The chief of a BJP-run gram panchayat in Hooghly’s Khanakul lodged a police complaint on Sunday night, accusing some of his colleagues and a local leader of looting relief materials intended for flood victims by breaking into the godown of a rural body office.
In his complaint, Kartik Ghora, the chief of Dhannoghori gram panchayat, claimed the accused looted 875 tarpaulins, two sacks of chirey (flattened rice), eight tins of gur (molasses), one sack of milk powder sachets, three sacks of biscuits and five sacks of muri (puffed rice). He named two BJP rural body members and a local party leader who allegedly looted these materials by threatening a panchayat staff member present at the office.
“It is unfortunate that those people looted relief materials meant for the poor.
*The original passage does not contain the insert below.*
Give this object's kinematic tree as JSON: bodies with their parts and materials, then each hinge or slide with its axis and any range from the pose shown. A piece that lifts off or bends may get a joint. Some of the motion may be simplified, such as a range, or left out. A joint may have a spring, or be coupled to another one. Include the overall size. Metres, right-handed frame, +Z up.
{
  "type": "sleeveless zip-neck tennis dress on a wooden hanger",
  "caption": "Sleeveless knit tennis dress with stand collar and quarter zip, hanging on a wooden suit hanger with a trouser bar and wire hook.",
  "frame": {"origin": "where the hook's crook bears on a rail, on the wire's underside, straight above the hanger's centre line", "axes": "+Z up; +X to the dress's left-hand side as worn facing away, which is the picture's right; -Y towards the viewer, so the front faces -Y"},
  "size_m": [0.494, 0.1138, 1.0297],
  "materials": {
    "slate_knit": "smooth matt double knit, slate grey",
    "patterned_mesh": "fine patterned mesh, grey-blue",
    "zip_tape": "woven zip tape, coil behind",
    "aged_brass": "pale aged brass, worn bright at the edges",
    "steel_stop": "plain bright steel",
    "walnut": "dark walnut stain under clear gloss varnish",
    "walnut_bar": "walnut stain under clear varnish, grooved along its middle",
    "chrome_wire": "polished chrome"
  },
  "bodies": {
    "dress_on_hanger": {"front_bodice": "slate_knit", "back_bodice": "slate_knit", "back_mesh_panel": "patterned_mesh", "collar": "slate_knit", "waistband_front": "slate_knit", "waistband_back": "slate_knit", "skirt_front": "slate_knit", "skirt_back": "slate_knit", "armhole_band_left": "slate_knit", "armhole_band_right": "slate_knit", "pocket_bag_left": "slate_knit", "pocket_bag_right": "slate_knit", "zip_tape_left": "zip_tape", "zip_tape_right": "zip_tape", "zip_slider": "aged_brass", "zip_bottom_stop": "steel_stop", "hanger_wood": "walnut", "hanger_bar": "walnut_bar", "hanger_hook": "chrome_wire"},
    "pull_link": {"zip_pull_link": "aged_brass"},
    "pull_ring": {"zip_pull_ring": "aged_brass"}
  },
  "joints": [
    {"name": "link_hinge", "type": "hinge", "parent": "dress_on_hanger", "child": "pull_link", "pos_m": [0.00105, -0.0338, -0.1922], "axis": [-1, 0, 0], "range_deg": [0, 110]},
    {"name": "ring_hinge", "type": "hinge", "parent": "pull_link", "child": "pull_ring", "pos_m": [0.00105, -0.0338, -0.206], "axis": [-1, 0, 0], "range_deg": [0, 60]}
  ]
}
I went to the local block development office to obtain more relief materials when they broke into the godown and took everything,” said Ghora, the BJP panchayat chief.
Nirmal Manna, the BJP convener for the Khanakul assembly segment and one of the accused, denied the charges, claiming that he and two other gram panchayat members received the items through proper channels.
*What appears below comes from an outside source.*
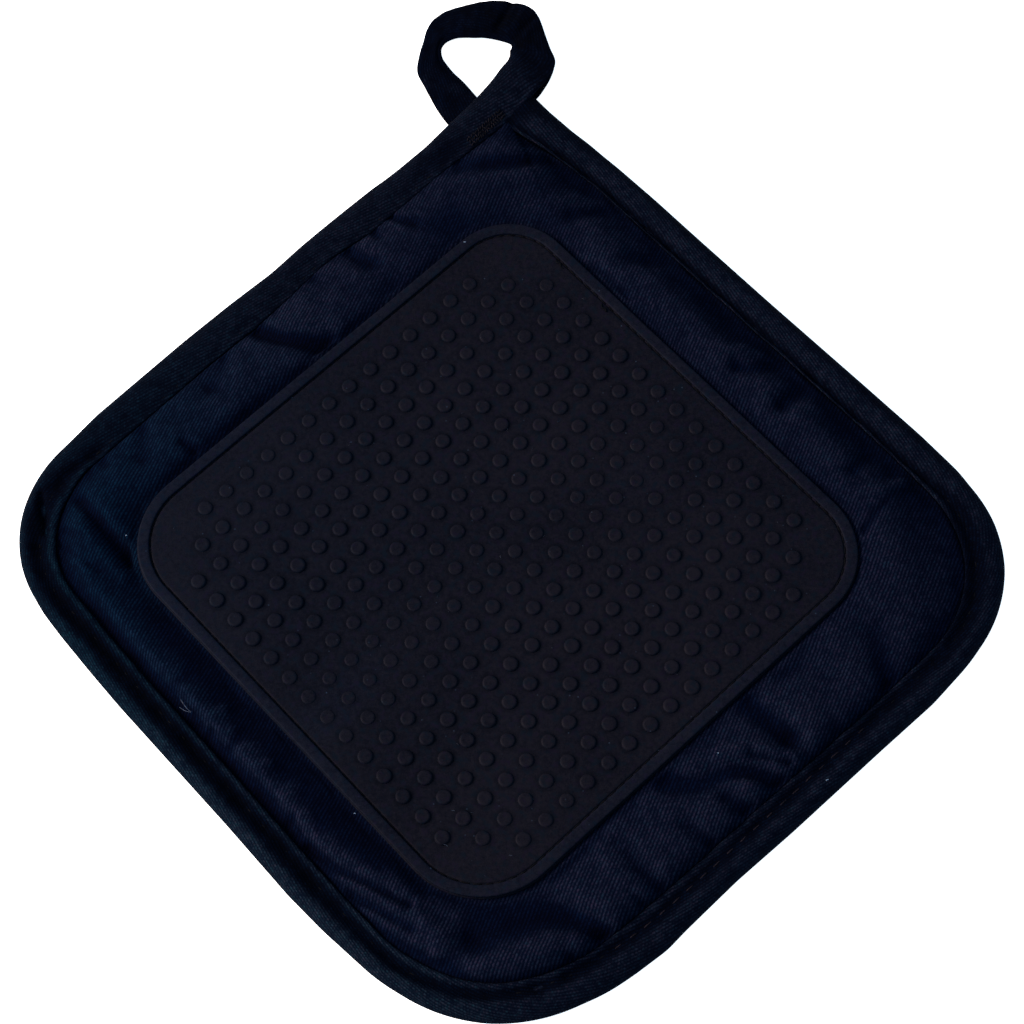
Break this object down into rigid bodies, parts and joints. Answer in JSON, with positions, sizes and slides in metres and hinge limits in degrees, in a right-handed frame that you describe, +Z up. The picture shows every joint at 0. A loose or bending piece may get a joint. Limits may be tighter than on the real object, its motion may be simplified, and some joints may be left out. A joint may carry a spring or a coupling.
{
  "type": "pot holder",
  "caption": "Square quilted twill pot holder lying flat, with a bound edge, a hanging loop at a corner and a silicone grip patch with raised nubs.",
  "frame": {"origin": "on the underside of the pad, below the middle of the silicone patch, where it rests on a surface", "axes": "+Z up out of the front, +Y towards the corner with the hanging loop, +X to the right seen from the front"},
  "size_m": [0.251, 0.2809, 0.01],
  "materials": {
    "cloth": "matt navy-black cotton twill",
    "tape": "matt navy-black folded twill tape",
    "silicone": "matt black silicone with a faint dusty bloom"
  },
  "bodies": {
    "root": {"pad": "cloth", "binding": "tape", "hanging_loop": "tape", "silicone_patch": "silicone"}
  },
  "joints": []
}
Although the police have registered a criminal case against the accused for looting relief materials, multiple sources indicated that the incident exposed the region’s poor flood management system.
Despite no official complaints being lodged, there are allegations of favouritism across Khanakul.
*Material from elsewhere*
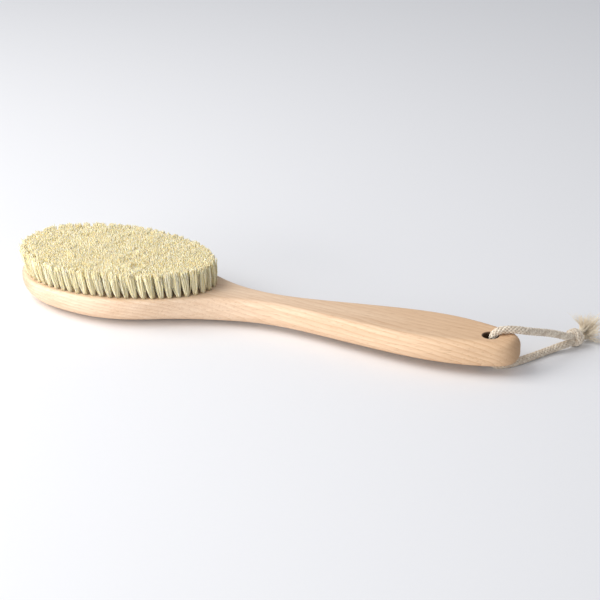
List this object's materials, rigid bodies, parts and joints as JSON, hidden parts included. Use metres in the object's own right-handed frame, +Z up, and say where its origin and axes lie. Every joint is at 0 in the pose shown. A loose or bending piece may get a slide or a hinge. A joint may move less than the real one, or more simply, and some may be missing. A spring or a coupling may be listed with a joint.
{
  "type": "body dry brush",
  "caption": "Long-handled wooden dry body brush with an oval head of plant bristle tufts and a knotted cotton hanging cord.",
  "frame": {"origin": "On the surface the brush lies on, under the middle of the body's box. The head's base touches it near the head tip.", "axes": "X runs along the brush, from the head at -X to the handle end at +X. Z is up, the side the bristles are on. Y is across the brush, and the hanging cord lies out to +Y."},
  "size_m": [0.3846, 0.1114, 0.0381],
  "materials": {
    "beech": "sanded, unvarnished beech",
    "bristle": "pale plant fibre",
    "cotton": "undyed braided cotton"
  },
  "bodies": {
    "brush": {"tufts_ring1_1": "bristle", "tufts_ring1_2": "bristle", "tufts_ring1_3": "bristle", "tufts_ring1_4": "bristle", "tufts_ring2_1": "bristle", "tufts_ring2_2": "bristle", "tufts_ring2_3": "bristle", "tufts_ring2_4": "bristle", "tufts_ring3_1": "bristle", "tufts_ring3_2": "bristle", "tufts_ring3_3": "bristle", "tufts_row_1": "bristle", "tufts_row_2": "bristle", "tufts_row_3": "bristle", "tufts_row_4": "bristle", "tufts_row_5": "bristle", "tufts_row_6": "bristle", "tufts_row_7": "bristle", "wooden_body": "beech"},
    "cord_loop": {"hanging_cord": "cotton", "cord_knot": "cotton", "cord_tail_up": "cotton", "cord_tail_side": "cotton"}
  },
  "joints": [
    {"name": "cord_loop_swing", "type": "hinge", "parent": "brush", "child": "cord_loop", "pos_m": [0.15711, -0.0026, 0.01416], "axis": [0, 0, 1], "range_deg": [-105, 30]}
  ]
}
Local officials also failed to monitor whether relief materials were distributed by gram panchayat functionaries only to their close associates, a source in the
administration said.
Embarrassment spiked last Wednesday when people protested in front of chief minister Mamata Banerjee, saying they did not get relief materials.
“That is why she (Mamata) sent the chief secretary to oversee,” said an official. Chief secretary Manoj Pant visited flood-hit areas of Arambagh and Khanakul on Sunday.
A source said a group of villagers in Jogikundu area of Khanakul-I block protested for hours on Sunday, complaining no officials reached out to them since their area was submerged last week.
“Even the staff from the local BDO office did not visit the area while people struggled to survive. Those who lost homes are spending sleepless nights on roads,” an official said.
At least six concrete houses collapsed in Talit village of Khanakul last week. A source stated that if the police had not rescued 25 individuals trapped inside those houses in time, they could have died.
In Kagnan of Khanakul, around a dozen families whose homes were washed away in the flood had to live on the road. “No one has come to help us,” said Sanyasi Dolui, a farm labourer from Kagnan who is homeless.
A senior Trinamool Congress leader said that the situation was so dire that local police had to request several NGOs to provide cooked food and basic relief to the flood victims.
District officials claimed that despite a sufficient supply of relief materials, many people did not receive them due to lapses in ground-level
distribution.
Mukta Arya, the Hooghly district magistrate, claimed she appointed BDOs from non-affected areas to distribute relief items fairly. “There may be some complaints in a few pockets, but we are now reaching out with relief materials to each affected family through our Duare Tran drive,” she said.
Heavy rainfall is forecast for various south Bengal districts, including Hooghly, starting Tuesday.